Participants were mainly in their 40s and over. Saying she had expected a younger audience, former Justice Ministry director general Emi Palmor called on those present to encourage their children and grandchildren to take jobs in the public services, including ministry bureaucracies.

Other speakers included Yair Golan, a former IDF deputy chief and head of the new center-left party, The Democrats, and National Unity party lawmaker Michael Biton, a former mayor of the southern town of Yeruham.

Participants at the ‘Tomorrow Conference,’ Haifa Conference Center, northern Israel, September 6, 2024. (Sue Surkes/Times of Israel)

Last month, the business daily, The Marker, revealed (in Hebrew) that senior figures with experience in government, including former ministry directors general, were involved in drafting a raft of detailed proposals in a language that would enable immediate implementation by the political echelon.

Among those involved, the article named former directors general of the Interior Ministry (Mordechai Cohen), Internal Security Ministry (Tomer Lotan), Social Welfare Ministry (Sigal Moran), and Labor Ministry (Tair Revivo-Ifergan).

Also on the list was former Bank of Israel Governor Prof. Karnit Flug, Prof.

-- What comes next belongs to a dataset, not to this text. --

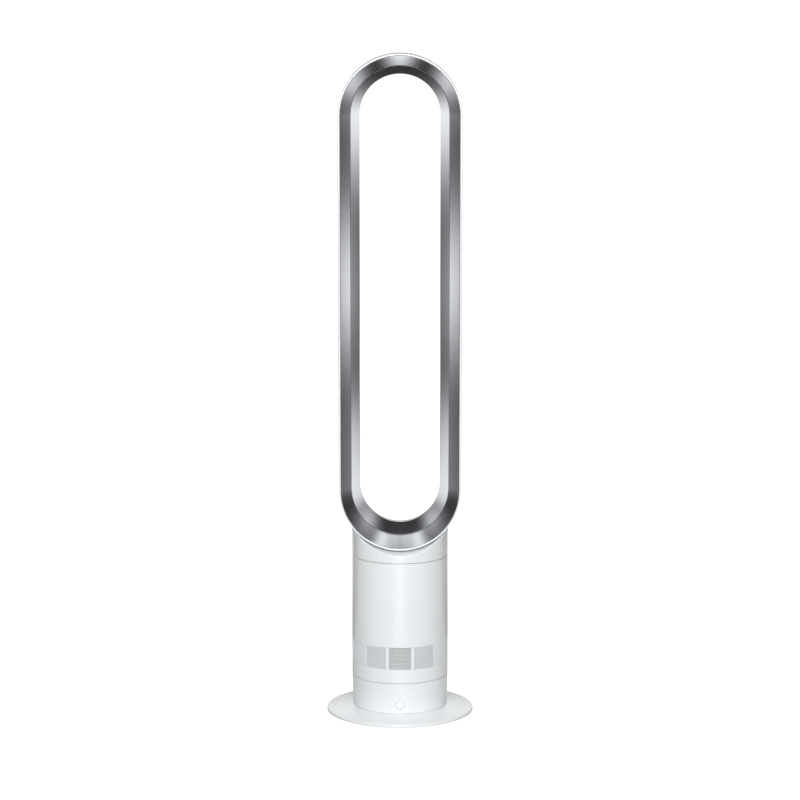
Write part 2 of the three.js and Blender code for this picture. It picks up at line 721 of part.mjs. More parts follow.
function motorBucket() {
  const low = WHEEL_HIGH + 3;
  const body = turned([
    [5, low],
    [BUCKET, low],
    [BUCKET - 1, low + 18],
    [BUCKET - 6, low + 38],
    [BUCKET - 12, low + 49],
    [BUCKET - 14.4, low + 49],
    [BUCKET - 8.6, low + 37.6],
    [BUCKET - 3.6, low + 18],
    [BUCKET - 2.6, low + 2.6],
    [5, low + 2.6],
  ]);
  const inner = BUCKET - 2;
  const outer = CASING_INNER - FAN.tipGap;
  const steps = [[0, 34], [12, 17], [24, 7], [38, 2]];
  const stations = steps.map(([rise, turn]) => [inner - rise * 0.1, outer, low + 6 + rise, turn]);
  return join(body, ...around(blade(stations, 1.8), FAN.vanes));
}

function motorStator() {
  const body = ring(ROTOR.radius + 0.7, STATOR_RADIUS, ROTOR.low, ROTOR.high);
  const slot = rod(0.21 * (STATOR_RADIUS - ROTOR.radius), ROTOR.low - 1, ROTOR.high + 1, TINY);
  const middle = (STATOR_RADIUS + ROTOR.radius) / 2;
  return cut(body, ...[0, 60, 120, 180, 240, 300].map((angle) => placed(slot, middle, angle)));
}

function motorCap() {
  const low = WHEEL_HIGH + 3 + 49 + GAP;
  const edge = BUCKET - 12;
  return turned([
    [0, low + 9],
    [edge * 0.45, low + 7.4],
    [edge * 0.8, low + 3.4],
    [edge - 2.4, low],
    [edge, low],
    [edge * 0.88, low + 4.8],
    [edge * 0.5, low + 9.2],
    [0, low + 11],
  ]);
}

addPiece(airMover, 'inlet_cone', inletCone(), 'grey');
addPiece(airMover, 'fan_casing', fanCasing(), 'grey');
addPiece(airMover, 'impeller', impeller(), 'dark');
addPiece(airMover, 'motor_bucket', motorBucket(), 'grey');
addPiece(airMover, 'motor_shaft', rod(SHAFT.radius, WHEEL_LOW + 1, ROTOR.high + 9, TINY), 'bright');
addPiece(airMover, 'motor_rotor', ring(
  SHAFT.bore,
  ROTOR.radius,
  ROTOR.low + 0.5,
  ROTOR.high - 0.5,
  SMALL,
), 'steel');
addPiece(airMover, 'motor_stator', motorStator(), 'copper');
addPiece(airMover, 'bearing_low', ring(SHAFT.bore, 8, WHEEL_HIGH + 6, WHEEL_HIGH + 10.5, SMALL), 'bright');
addPiece(airMover, 'bearing_high', ring(SHAFT.bore, 8, ROTOR.high + 3, ROTOR.high + 7, SMALL), 'bright');
addPiece(airMover, 'motor_bracket', ring(8 + GAP, BUCKET - 11, ROTOR.high + 3, ROTOR.high + 6), 'grey');
addPiece(airMover, 'driver_board', rod(BUCKET - 18, ROTOR.high + 10.5, ROTOR.high + 12.1), 'board');
addPiece(airMover, 'motor_cap', motorCap(), 'grey');
addPiece(airMover, 'acoustic_foam', ring(
  CASING_RADIUS + GAP,
  INNER_RADIUS - GAP,
  FAN.low + 6,
  CASING_HIGH - 14,
), 'foam');
addPiece(airMover, 'isolation_ring', turned([
  [CASING_RADIUS + GAP, CASING_HIGH - 12],
  [CASING_RADIUS + 4, CASING_HIGH - 12],
  [INNER_RADIUS - 4, CASING_HIGH - 7],
  [INNER_RADIUS - GAP, CASING_HIGH - 7],
  [INNER_RADIUS - GAP, CASING_HIGH - 2],
  [INNER_RADIUS - 5, CASING_HIGH - 2],
  [CASING_RADIUS + 3, CASING_HIGH - 6],
  [CASING_RADIUS + GAP, CASING_HIGH - 6],
]), 'rubber');

// ---------- duct and collar under the loop ----------
const COLLAR = { wall: 3, play: 0.7 };
const ROOF_LOW = LOOP_LOW_CENTRE - LOOP_RADIUS - COLLAR.play - COLLAR.wall;
const LOOP_SCREWS = [-34, 34];

// Round tube whose rings are [centre y, level, radius], outside first, then inside.
function duct() {
  const low = CASING_HIGH + GAP;
  const high = ROOF_LOW - GAP;
  const path = [[0, 0], [0, 0.2], [0.3, 0.5], [0.8, 0.8], [1, 1]];
  const stations = path.map(([share, rise]) => [
    DUCT_SHIFT * share,
    low + (high - low) * rise,
    CASING_RADIUS - 1 + (DUCT_RADIUS + 2 - CASING_RADIUS + 1) * share,
  ]);
  const outside = stations.map(([y, z, r]) => circleRow(y, z, r));
  const inside = stations.map(([y, z, r]) => circleRow(y, z, r - 2)).reverse();
  return meshFromGrid([...outside, ...inside], true);
}

function circleRow(y, z, radius, steps = MEDIUM) {
  return Array.from({ length: steps }, (_, i) => {
    const angle = 2 * Math.PI * i / steps;
    return [radius * Math.cos(angle), y + radius * Math.sin(angle), z];
  });
}

function collar() {
  const low = COLLAR_SEAM + SEAM;
  const high = LOOP_LOW_CENTRE;
  const reach = COLUMN_RADIUS + 10;
  const outside = rod(COLUMN_RADIUS, low, high, FINE);
  const inside = rod(COLUMN_RADIUS - COLLAR.wall, low - 1, high + 1, FINE);
  const saddle = loopBlock(COLLAR.play, -reach, reach);
  const underRoof = solid(inside).subtract(solid(loopBlock(COLLAR.play + COLLAR.wall, -reach, reach)));
  const opening = rod(DUCT_RADIUS, low, high, MEDIUM).translate(0, DUCT_SHIFT, 0);
  const screwHole = rod(SCREW.hole, low, high, TINY);
  const holes = LOOP_SCREWS.map((x) => screwHole.clone().translate(x, DUCT_SHIFT, 0));
  return cut(outside, saddle, shape(underRoof), opening, ...holes);
}

addPiece(upper, 'air_duct', duct(), 'grey');
addPiece(upper, 'joint_ring', ring(
  COLUMN_RADIUS - COLLAR.wall - 3.4,
  COLUMN_RADIUS - COLLAR.wall - GAP,
  COLLAR_SEAM - 6,
  COLLAR_SEAM + 5,
), 'grey');
addPiece(upper, 'neck_collar', collar(), 'white');

// ---------- loop ----------
const LIP = { front: -44.2, outer: 1.3, inner: 3.9 };
const SKIN = 2.4;
const SLIT = { inset: 18.3, width: 1.5, depth: -9.6 };
const THROAT = 32;          // inset of the narrowest place
const BACK = 54;
const LOOP_JOINT = 40.6;    // depth of the joint between shell and inner ring

const SHELL_SECTION = [
  [LIP.outer + 0.7, LIP.front],
  [LIP.outer, LIP.front + 1],
  [0.4, -20],
  [0, 10],
  [0.9, 26],
  [3.3, 39],
  [7.8, 48.5],
  [13.8, 53],
  [20, BACK],
  [26, 51.5],
  [30, 46.5],
  [THROAT - 0.6, LOOP_JOINT],
  [THROAT - 2.8, LOOP_JOINT],
  [24.6, 48.8],
  [19.6, BACK - SKIN],
  [14.4, 50.6],
  [9.6, 46.8],
  [5.6, 37.8],
  [SKIN + 0.3, 18],
  [SKIN + 0.3, -10],
  [LIP.inner - GAP, LIP.front + 4],
  [LIP.inner - GAP, LIP.front],
];

const OUTER_RING_SECTION = [
  [LIP.inner, LIP.front + 0.4],
  [SLIT.inset, SLIT.depth],
  [SLIT.inset - 2.2, SLIT.depth],
  [LIP.inner, LIP.front + 5.6],
];

// The inner ring is a straight slope from the slit to the throat, then runs back to the joint.
const RING_START = SLIT.inset + SLIT.width;
const RING_DEPTH = { start: SLIT.depth + 1.6, end: SLIT.depth + 40.6 };

const INNER_RING_SECTION = [
  [RING_START, RING_DEPTH.start],
  [THROAT, RING_DEPTH.end],
  [THROAT - 0.6, LOOP_JOINT - 0.4],
  [THROAT - 2.3, LOOP_JOINT - 0.4],
  [THROAT - 2, RING_DEPTH.end + 0.6],
  [RING_START - 1.4, RING_DEPTH.start + 1],
];

function loopShell() {
  const body = loopSweep(SHELL_SECTION);
  const bosses = LOOP_SCREWS.map((x) => {
    const skin = loopUnderside(x, -SKIN / 2);
    return rod(4, skin, skin + 12, TINY).translate(x, DUCT_SHIFT, 0);
  });
  const opening = rod(DUCT_RADIUS, ROOF_LOW - 10, LOOP_LOW_CENTRE - LOOP_RADIUS + 14, MEDIUM)
    .translate(0, DUCT_SHIFT, 0);
  const pilot = rod(SCREW.pilot, ROOF_LOW, loopUnderside(LOOP_SCREWS[0], 0) + 15, TINY);
  const pilots = LOOP_SCREWS.map((x) => pilot.clone().translate(x, DUCT_SHIFT, 0));
  return cut(join(body, ...bosses), opening, ...pilots);
}

// Wedge that parts the rising air to the two sides of the loop.
function flowSplitter() {
  const low = LOOP_LOW_CENTRE - LOOP_RADIUS + SKIN + 4;
  const high = LOOP_LOW_CENTRE - LOOP_RADIUS + 20;
  const wedge = new THREE.Shape([
    new THREE.Vector2(0, low),
    new THREE.Vector2(7, high),
    new THREE.Vector2(-7, high),
  ]);
  return new THREE.ExtrudeGeometry(wedge, { depth: 30, bevelEnabled: false })
    .rotateX(Math.PI / 2)
    .translate(0, 34, 0);
}

addPiece(loop, 'loop_shell', loopShell(), 'white');
addPiece(loop, 'outer_ring', loopSweep(OUTER_RING_SECTION), 'silver');
addPiece(loop, 'inner_ring', loopSweep(INNER_RING_SECTION), 'silver');
addPiece(loop, 'flow_splitter', flowSplitter(), 'grey');
addPiece(loop, 'loop_seal', ring(
  DUCT_RADIUS - 3,
  DUCT_RADIUS - 0.5,
  ROOF_LOW,
  LOOP_LOW_CENTRE - LOOP_RADIUS + SKIN + 3,
).translate(0, DUCT_SHIFT, 0), 'rubber');
LOOP_SCREWS.forEach((x, i) => {
  const headLow = loopUnderside(Math.abs(x) - SCREW.head, COLLAR.play + COLLAR.wall) - SCREW.headHeight - GAP;
  const screw = screwUp(headLow, loopUnderside(x, 0) + 11);
  addPiece(loop, `loop_screw_${i + 1}`, screw, 'bright', [x, DUCT_SHIFT, 0]);
});

export default fan;
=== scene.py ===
# %% [markdown]
# # A tower fan with an open loop
# This lesson dresses a finished engineering model of a tower fan. The model comes in as fixed
# nodes that already sit in the right place, in metres. Shapes that people see up close are built
# again here with smooth curves and soft edges. Everything else only gets a better finish.
# Nothing made later may grow out of it.

# %% Load the fixed frame
import json
import math

import bmesh
import bpy
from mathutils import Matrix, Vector


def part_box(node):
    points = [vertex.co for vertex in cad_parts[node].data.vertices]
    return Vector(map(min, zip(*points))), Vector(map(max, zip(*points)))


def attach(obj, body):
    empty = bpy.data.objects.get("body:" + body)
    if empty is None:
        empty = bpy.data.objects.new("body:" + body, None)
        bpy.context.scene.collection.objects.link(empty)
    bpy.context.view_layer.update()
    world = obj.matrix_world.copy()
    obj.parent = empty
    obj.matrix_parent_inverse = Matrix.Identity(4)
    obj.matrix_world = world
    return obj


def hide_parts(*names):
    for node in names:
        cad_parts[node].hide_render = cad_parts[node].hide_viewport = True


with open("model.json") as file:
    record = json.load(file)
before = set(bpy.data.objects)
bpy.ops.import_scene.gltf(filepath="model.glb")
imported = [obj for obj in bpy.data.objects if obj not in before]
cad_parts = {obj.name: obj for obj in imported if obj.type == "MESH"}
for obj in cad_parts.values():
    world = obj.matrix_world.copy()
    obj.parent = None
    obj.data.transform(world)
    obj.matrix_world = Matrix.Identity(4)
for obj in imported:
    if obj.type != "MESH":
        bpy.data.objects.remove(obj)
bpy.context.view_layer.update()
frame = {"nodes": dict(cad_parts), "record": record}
print("fixed nodes:", len(frame["nodes"]))

# %% [markdown]
# ## Camera
# The fan is seen from straight ahead, from a little above its top, with a long lens. A long lens
# far away keeps tall things straight. The camera is tilted down by a few degrees so that the
# whole fan sits in the frame.

# %% Camera
CAMERA_PLACE = (0.0, -3.740, 1.047)
CAMERA_TILT = math.radians(8.571)
CAMERA_LENS = 111.85


def add_camera():
    data = bpy.data.cameras.new("camera")
    data.lens = CAMERA_LENS
    data.sensor_width = 36.0
    data.clip_end = 50.0
    camera = bpy.data.objects.new("camera", data)
    camera.location = CAMERA_PLACE
    camera.rotation_euler = (math.pi / 2 - CAMERA_TILT, 0, 0)
    bpy.context.scene.collection.objects.link(camera)
    bpy.context.scene.camera = camera
    return camera


print("camera:", add_camera().name)

# %% [markdown]
# ## Sizes that the shapes share
# Every level and radius is read from the boxes of the fixed nodes. If the model changes, these
# shapes follow it. A few small measures, such as wall thickness, are named here once.

# %% Sizes read from the nodes
MM = 0.001


def top_of(node):
    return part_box(node)[1].z


def bottom_of(node):
    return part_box(node)[0].z


COLUMN_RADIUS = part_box("column_shell")[1].x
FOOT_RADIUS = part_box("foot_disc")[1].x
LOOP_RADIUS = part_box("loop_shell")[1].x
LOOP_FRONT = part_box("loop_shell")[0].y
LOOP_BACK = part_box("loop_shell")[1].y
LOOP_LOW = bottom_of("loop_shell") + LOOP_RADIUS
LOOP_HIGH = top_of("loop_shell") - LOOP_RADIUS
WALL = 2.6 * MM
print("column", COLUMN_RADIUS, "foot", FOOT_RADIUS, "loop", LOOP_RADIUS, LOOP_LOW, LOOP_HIGH)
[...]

Manuel Trachtenberg, former head of the National Economic Council, Ayman Saif, a former senior economist at the Prime Minister’s Office and founder of the Authority for Economic Development of the Minority Sectors, Eyal Hulata, Israel’s national security advisor and head of Israel’s National Security Council (NSC) until January 2023, Sarit Dana, former Deputy Attorney General, and former Knesset Legal Adviser Eyal Yinon.